My wife Mary and I started a sandbox-style campaign for Resolute. I'll be posting our campaign journals here. We plan on playing on Saturday nights, but we'll see how well life allows us to do that. FYI, this is probably going to be more in line with 'traditional' actual play threads than the other thread I'm posting; I'm not posting any particular dice results (unless I actually write them down), but will instead give an overview of the experience of playing the game.

Session One

    We started with character creation. I made a forge gnome disciple named Mimsby (before we started playing), but I had Mary use a draft of a life path character generator. I'd been toying with this for some time, but recent thread discussions about using a dialogue to establish your character got me thinking that combining this into a generator would be a good idea; by answering a half-dozen questions about your character's 'first day', you end up scripting a short narrative while also allocating your starting points. At the end of 15 minutes of doing this, Mary had a character and had a good sense of who this character was and what she was about. She said that this was the easiest and most fun way she's ever made a character, and she liked how it could easily be randomized (although she thought that it might produce some very funky results- I agree that it might). Her character was done, and she had a purpose; she was a moon elf sent by the Seelie Court to search for a lost temple from before the Great Reckoning.

    I think that in general, each hero would start with 1 rumor to get the ball rolling, but since there were only two of us, I had each of us start with two rumors. Between us, we knew:
    - A boat had gone missing on the southern shore of the keep.
    - Two days from now games would be taking place, and the prizes were expected to be pretty good.
    - A local hunter has been coming into the marketplace selling unusual items such as pixie wings.
    - The western woods have seen an increase in the number and aggressiveness of wolves.

    Lily (Mary's character) decided to first investigate the local hunter. Since pixie wings were an unusual find in a mundane forest, odds were good that this had something to do with the Seelie Court. She and Mimsby headed out, getting attacked by a pair of wild jackals. They quickly dispatched the Jackals (Lily noticed them with intuition, and her stealth allowed her to pick them off quickly with a little help from Mimsby).

    They treaded carefully up to the hunter's cabin. They used intuition and trial and error to discern that constrictor vines inhabited the path near his abode, and Lily used a good intuition roll and a resolve point to find a hidden path that the hunter used to bypass this lane and get to and from his cabin. At the cabin, they befriended his pet wild boar with a helping of the jackals they had killed, and they befriended the hunter with an offering of wine and pheasant. Over dinner, he told them about the ravine behind his cabin leading to an enchanted and shaded tree, and Lily suspected this had some connection to the temple.
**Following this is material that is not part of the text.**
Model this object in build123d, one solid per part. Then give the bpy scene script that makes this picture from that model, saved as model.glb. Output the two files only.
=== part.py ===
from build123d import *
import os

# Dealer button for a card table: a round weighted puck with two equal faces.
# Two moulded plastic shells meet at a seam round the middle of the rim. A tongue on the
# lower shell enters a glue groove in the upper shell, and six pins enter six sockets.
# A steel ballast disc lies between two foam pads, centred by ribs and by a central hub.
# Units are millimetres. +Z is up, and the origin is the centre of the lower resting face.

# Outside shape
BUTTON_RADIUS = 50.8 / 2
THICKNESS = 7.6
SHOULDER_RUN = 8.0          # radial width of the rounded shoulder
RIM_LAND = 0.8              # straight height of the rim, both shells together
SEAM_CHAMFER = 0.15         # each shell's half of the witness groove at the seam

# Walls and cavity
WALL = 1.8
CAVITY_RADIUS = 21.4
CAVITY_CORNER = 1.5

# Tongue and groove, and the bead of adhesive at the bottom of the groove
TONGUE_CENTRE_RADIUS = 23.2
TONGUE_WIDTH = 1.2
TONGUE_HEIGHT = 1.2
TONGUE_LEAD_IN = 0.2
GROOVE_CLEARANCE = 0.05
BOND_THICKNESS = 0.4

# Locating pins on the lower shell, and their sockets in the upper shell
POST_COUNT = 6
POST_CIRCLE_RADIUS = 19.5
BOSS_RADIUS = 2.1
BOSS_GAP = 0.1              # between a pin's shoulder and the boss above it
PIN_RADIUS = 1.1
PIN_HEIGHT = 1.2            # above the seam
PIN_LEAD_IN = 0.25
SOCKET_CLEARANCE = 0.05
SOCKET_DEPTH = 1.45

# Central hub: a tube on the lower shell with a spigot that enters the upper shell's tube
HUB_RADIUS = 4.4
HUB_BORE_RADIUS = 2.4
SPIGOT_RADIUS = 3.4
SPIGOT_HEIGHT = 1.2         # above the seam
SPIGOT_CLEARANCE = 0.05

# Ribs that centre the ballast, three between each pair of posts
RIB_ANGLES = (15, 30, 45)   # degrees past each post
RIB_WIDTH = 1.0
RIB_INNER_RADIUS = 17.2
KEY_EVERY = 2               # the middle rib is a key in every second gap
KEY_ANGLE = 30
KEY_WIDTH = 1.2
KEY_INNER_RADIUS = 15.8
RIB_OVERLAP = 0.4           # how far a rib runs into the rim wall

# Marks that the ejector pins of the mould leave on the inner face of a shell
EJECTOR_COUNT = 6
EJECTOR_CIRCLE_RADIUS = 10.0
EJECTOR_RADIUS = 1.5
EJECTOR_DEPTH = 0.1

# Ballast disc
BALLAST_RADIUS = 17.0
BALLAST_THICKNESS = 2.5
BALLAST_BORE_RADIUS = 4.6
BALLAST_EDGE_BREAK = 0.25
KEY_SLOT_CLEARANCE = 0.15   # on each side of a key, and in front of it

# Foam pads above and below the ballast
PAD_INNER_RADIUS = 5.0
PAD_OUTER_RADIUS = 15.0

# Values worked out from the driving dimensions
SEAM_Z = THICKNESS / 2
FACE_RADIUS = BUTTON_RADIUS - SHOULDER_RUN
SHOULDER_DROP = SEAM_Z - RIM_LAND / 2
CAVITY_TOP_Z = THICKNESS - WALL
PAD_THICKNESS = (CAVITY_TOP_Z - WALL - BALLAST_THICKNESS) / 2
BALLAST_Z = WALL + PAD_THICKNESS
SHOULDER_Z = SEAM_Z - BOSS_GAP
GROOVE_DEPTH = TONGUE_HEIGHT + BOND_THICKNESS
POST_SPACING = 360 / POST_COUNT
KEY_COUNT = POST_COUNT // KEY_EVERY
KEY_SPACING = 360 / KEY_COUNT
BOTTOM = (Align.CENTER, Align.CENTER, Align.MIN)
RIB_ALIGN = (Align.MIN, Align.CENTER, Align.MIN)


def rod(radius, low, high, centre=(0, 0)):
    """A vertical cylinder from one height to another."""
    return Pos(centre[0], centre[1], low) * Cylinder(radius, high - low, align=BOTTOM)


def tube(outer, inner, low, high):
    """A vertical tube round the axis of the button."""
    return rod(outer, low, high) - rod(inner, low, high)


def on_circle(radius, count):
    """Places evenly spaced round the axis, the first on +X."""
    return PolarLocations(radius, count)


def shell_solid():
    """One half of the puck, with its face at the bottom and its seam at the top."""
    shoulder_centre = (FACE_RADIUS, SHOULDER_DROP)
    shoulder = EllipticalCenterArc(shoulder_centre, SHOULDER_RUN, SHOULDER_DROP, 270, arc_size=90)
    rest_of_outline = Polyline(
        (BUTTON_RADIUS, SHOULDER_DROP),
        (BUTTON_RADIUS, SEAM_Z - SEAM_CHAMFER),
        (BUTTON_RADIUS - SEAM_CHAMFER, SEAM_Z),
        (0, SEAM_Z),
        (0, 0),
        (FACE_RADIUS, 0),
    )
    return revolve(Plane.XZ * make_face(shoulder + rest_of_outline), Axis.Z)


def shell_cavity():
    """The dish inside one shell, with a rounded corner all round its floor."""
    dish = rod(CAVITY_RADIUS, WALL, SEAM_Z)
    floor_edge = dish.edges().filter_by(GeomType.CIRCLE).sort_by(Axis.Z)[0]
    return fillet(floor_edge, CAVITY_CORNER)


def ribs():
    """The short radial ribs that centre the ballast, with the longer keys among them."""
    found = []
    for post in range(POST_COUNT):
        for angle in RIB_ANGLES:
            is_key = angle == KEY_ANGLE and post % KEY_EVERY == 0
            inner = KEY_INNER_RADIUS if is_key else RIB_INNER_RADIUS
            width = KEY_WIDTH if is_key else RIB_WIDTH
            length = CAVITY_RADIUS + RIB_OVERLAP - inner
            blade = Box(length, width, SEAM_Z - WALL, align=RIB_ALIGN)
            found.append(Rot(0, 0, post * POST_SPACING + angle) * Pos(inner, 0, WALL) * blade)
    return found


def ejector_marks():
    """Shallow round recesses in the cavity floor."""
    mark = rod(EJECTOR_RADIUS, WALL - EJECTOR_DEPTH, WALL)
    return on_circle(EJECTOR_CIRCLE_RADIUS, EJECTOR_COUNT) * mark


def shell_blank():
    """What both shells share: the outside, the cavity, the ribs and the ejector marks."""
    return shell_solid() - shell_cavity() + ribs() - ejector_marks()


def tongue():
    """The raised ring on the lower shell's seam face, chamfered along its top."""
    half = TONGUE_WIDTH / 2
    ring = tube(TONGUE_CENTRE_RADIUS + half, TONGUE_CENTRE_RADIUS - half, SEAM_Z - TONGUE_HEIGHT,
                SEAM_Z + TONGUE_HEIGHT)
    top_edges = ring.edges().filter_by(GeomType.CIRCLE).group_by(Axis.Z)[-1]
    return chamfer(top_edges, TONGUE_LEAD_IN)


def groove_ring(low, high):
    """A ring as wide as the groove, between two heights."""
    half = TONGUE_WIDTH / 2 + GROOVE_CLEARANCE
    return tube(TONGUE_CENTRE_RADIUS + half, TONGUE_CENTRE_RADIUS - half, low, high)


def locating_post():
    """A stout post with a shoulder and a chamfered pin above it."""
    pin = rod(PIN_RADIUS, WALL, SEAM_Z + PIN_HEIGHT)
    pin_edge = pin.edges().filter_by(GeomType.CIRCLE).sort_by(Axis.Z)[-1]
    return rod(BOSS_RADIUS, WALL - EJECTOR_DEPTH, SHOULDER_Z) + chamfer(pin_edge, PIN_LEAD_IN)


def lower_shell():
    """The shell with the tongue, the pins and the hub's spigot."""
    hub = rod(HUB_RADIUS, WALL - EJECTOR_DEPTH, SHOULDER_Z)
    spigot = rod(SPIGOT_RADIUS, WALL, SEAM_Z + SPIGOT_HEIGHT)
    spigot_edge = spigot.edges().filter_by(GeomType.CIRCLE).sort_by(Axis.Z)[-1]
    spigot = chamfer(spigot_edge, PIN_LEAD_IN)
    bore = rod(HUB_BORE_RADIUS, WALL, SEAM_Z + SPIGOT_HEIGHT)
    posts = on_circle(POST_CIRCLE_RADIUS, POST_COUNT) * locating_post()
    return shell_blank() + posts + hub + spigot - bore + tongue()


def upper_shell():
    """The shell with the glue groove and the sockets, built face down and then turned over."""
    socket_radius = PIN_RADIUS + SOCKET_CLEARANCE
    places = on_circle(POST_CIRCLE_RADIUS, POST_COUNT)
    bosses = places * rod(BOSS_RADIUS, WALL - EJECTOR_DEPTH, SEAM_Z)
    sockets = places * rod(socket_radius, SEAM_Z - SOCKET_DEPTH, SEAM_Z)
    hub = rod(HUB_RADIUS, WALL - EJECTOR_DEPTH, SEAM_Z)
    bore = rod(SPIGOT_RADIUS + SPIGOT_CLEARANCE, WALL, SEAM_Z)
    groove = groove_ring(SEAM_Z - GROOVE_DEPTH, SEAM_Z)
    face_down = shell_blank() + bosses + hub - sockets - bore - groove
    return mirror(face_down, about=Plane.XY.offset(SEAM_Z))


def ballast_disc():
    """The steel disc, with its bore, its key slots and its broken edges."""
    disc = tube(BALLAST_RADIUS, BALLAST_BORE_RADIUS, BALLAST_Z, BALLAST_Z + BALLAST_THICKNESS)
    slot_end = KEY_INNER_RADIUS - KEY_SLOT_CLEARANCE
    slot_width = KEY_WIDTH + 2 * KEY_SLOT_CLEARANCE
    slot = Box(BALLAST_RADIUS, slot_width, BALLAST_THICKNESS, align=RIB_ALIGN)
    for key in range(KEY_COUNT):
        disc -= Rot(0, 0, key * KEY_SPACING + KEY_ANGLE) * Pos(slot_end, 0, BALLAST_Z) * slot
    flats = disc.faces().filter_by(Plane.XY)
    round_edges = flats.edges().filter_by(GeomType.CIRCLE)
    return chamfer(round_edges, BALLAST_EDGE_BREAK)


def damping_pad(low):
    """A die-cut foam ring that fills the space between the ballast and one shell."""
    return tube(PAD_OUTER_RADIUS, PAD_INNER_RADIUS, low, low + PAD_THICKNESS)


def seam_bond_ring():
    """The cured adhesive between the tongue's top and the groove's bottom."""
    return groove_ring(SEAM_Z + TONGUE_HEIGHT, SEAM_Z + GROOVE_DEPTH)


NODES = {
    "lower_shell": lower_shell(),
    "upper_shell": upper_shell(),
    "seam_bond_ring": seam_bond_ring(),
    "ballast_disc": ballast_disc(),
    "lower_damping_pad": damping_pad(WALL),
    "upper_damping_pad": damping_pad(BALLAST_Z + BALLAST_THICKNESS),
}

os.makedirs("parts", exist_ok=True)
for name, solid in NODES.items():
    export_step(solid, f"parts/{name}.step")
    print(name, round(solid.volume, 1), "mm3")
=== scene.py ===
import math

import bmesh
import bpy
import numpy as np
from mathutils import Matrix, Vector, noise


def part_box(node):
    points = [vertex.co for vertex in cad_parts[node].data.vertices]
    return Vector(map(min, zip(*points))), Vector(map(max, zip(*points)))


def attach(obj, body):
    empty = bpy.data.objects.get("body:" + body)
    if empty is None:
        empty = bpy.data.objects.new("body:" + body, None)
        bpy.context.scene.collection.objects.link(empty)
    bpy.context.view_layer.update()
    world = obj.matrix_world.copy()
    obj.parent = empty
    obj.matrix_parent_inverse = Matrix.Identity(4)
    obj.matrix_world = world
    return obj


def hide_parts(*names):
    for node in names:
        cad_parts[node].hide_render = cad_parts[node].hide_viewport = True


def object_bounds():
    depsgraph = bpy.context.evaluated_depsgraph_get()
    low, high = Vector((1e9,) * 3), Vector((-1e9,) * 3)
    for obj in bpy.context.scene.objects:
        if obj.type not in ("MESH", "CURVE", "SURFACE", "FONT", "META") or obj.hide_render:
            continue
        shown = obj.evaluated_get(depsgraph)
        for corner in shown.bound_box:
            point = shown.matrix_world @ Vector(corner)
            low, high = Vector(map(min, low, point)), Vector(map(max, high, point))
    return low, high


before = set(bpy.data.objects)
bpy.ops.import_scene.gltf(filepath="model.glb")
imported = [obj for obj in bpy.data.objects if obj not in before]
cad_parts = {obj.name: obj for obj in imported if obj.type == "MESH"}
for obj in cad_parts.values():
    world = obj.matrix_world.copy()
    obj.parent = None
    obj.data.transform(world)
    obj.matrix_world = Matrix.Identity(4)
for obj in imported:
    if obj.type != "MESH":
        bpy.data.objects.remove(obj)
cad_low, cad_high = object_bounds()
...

    However, rather than following that now, she decided to go back to the Keep to participate in the Midsummer games, and see if she or Mimsby could win a prize. They struggled through the first two rounds of the games, both placing moderately well in the race and javelin throws; Lily did well in the first, while Mimsby did well in the second, but they were in 2nd and 3rd place respectively at that point. After the archery competition, Lily moved into a solid second place, with Mim in 3rd still, although they had gained ground on the leader, an NPC named Geoff. However, during the swordplay competition, Mim drew Geoff and Lily drew a weaker opponent. Lily easily dispatched her adversary, while Mim used several strong rolls (and his two resolve points) to defeat Geoff, who was actually the stronger swordsman and slightly more powerful; however, Mimsby had luck and resolve on his side and made it to the finals vs. Lily.

    In the finals, Mim started off strong against Lily, nearly defeating her in one shot, but then he threw the fight and let her win, taking 0s on all of his defensive rolls and letting her take him out in two hits. She narrowly edged Geoff for first place (75 total points vs. his 70), while Mim took 3rd place overall (at 64 points). Lily earned 25 gold and bracers of precision, making her an even more imposing archer, while Mimsby earned 10 gold and got a potion of might. Both earned sufficient XP to increase an ability; Lily upped her Resolve while Mim banked his point for later.
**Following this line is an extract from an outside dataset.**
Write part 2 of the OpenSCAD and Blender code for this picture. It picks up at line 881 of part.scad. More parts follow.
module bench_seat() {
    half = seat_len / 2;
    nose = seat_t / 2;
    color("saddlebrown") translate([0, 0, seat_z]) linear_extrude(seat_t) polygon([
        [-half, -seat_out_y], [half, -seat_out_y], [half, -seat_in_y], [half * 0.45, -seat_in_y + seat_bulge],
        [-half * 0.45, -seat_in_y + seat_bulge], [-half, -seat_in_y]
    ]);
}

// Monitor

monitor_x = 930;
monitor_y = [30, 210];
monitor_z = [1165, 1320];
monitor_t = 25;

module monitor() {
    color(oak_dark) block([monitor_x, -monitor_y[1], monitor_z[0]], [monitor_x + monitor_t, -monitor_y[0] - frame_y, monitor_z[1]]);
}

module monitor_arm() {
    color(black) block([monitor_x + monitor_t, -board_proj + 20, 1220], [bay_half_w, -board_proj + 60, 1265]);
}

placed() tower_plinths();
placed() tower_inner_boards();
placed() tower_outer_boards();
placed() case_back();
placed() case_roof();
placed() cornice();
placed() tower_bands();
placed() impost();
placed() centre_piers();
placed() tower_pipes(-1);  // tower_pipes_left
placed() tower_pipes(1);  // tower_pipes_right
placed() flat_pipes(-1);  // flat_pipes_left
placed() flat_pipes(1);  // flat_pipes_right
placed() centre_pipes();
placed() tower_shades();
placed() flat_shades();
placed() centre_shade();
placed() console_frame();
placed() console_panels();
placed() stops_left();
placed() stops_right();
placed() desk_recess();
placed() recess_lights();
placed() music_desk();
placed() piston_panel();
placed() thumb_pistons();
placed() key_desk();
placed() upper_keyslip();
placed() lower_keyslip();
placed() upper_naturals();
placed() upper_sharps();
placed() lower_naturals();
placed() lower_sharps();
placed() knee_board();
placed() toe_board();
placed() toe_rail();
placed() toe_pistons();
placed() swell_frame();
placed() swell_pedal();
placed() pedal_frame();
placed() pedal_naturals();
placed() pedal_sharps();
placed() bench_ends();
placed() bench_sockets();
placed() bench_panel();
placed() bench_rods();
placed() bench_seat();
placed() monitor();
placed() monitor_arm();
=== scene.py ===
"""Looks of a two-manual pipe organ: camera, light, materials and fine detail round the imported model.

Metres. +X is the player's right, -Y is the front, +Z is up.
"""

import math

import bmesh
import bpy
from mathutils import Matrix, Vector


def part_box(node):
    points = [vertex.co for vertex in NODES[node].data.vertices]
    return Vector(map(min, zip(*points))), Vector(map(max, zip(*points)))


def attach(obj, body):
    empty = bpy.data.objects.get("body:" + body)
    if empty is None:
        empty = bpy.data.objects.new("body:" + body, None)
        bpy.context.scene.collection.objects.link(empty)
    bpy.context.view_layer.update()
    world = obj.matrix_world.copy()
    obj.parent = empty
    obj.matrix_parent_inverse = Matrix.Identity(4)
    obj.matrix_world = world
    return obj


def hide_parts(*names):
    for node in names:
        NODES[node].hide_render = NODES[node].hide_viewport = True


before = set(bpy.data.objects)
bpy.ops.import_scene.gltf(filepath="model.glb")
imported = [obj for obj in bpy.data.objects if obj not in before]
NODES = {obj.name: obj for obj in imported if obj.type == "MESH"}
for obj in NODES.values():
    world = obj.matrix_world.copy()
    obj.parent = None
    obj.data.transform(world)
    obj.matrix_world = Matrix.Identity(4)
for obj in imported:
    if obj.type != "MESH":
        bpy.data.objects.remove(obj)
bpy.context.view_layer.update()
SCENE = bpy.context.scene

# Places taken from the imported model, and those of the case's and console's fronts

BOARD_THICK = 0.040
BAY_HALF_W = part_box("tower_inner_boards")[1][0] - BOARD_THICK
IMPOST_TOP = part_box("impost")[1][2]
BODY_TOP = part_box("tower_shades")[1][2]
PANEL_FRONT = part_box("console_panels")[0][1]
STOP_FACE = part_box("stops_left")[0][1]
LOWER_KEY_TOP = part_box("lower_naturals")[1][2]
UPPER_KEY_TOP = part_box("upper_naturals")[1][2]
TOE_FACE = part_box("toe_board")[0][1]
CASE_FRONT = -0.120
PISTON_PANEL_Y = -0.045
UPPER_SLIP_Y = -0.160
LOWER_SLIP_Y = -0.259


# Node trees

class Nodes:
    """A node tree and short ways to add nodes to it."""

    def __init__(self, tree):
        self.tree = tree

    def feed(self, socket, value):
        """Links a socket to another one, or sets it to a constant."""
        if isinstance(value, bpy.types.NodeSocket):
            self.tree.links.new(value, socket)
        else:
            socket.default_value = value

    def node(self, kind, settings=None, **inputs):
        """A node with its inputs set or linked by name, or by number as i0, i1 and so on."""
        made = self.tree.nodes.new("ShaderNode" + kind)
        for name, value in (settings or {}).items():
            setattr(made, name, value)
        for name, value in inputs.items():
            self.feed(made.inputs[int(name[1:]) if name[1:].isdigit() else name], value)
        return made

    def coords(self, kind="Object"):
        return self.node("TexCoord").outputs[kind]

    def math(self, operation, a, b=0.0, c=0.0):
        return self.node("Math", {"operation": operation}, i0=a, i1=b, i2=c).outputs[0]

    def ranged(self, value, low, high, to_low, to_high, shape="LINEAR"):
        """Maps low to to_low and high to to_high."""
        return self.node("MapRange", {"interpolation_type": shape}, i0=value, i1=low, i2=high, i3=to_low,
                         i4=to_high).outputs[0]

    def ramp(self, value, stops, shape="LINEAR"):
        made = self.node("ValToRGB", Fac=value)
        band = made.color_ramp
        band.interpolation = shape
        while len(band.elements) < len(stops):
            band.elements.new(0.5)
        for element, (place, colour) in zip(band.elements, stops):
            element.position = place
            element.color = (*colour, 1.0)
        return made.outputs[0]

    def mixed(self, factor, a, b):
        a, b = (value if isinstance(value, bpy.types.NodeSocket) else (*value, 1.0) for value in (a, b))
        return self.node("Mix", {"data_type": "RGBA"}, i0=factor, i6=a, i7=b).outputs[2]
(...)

    All around, this was a fun and eventful session.

Analysis:

    - I like sandbox play so far. Mary seems to like the more free-form approach, and that she gets to decide which leads to follow up and which to ignore- or when. The fact that she got to pick an overall objective for her hero during creation helped a lot too- from the outset, she has control over the general path her hero is going on. It helped that I have a lot of background material already in place. She could have taken a more thief-based or assassin-based approach (with fundamental missions scripted either way) or the Seelie Court mission she selected. This choice would have driven the game in very different directions; I could see having more players could really mess this up, since you could end up with heroes having vastly different goals (so much so that they'd have little incentive to stick together).
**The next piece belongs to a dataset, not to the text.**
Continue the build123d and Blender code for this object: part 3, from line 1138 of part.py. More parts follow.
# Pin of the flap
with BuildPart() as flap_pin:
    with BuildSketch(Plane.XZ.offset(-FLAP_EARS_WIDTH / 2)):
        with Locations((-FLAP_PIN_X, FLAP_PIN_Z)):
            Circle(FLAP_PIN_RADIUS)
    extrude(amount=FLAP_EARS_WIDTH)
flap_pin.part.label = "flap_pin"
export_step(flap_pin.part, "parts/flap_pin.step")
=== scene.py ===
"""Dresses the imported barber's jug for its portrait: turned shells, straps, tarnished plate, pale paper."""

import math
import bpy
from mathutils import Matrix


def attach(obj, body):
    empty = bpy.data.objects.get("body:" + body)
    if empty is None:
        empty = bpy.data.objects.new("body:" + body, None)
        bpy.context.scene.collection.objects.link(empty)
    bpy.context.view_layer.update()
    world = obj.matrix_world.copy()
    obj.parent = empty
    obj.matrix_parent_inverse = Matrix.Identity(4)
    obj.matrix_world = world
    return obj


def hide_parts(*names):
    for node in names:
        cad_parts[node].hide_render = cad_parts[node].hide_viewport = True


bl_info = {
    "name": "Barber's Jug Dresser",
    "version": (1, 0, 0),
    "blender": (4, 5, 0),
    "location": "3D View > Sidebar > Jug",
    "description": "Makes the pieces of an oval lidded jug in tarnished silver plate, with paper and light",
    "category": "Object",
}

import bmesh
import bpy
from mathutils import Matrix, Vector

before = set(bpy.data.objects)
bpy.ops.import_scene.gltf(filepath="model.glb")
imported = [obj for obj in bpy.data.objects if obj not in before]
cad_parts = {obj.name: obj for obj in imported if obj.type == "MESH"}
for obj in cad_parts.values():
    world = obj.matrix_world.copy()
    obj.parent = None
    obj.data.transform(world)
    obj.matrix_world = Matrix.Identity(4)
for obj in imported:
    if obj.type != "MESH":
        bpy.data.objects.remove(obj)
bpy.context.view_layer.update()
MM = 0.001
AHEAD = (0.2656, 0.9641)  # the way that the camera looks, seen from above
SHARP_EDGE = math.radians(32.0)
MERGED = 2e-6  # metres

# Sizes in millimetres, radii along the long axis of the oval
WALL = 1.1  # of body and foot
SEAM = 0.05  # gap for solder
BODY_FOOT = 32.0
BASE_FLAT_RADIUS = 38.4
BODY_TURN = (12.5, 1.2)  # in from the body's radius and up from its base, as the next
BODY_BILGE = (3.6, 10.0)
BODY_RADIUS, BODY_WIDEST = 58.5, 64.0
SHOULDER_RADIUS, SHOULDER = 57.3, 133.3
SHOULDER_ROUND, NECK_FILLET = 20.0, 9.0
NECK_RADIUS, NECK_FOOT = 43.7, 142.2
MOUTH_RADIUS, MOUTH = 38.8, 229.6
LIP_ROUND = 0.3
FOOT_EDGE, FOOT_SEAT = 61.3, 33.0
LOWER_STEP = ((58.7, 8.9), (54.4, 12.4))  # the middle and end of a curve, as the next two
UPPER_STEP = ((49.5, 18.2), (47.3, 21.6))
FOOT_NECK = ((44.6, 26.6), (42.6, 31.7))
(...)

    - Mary felt that this version of Resolute is (far and away) the strongest game I've written. Combat runs very smoothly, and we were able to get through a lot of gaming in two hours of play. She seemed to particularly like how resolve works to give you modest bonuses in a pinch, and she also liked how the margin of success on an attack directly carries over the damage.

The Butcher

Quote from: mtdesing;454909I made a forge gnome disciple

Pundit's going to love this game. :D

Drohem

Sounds like a fun little session.  The quick and dirty life path questionnaire sounds like a cool idea to flesh out.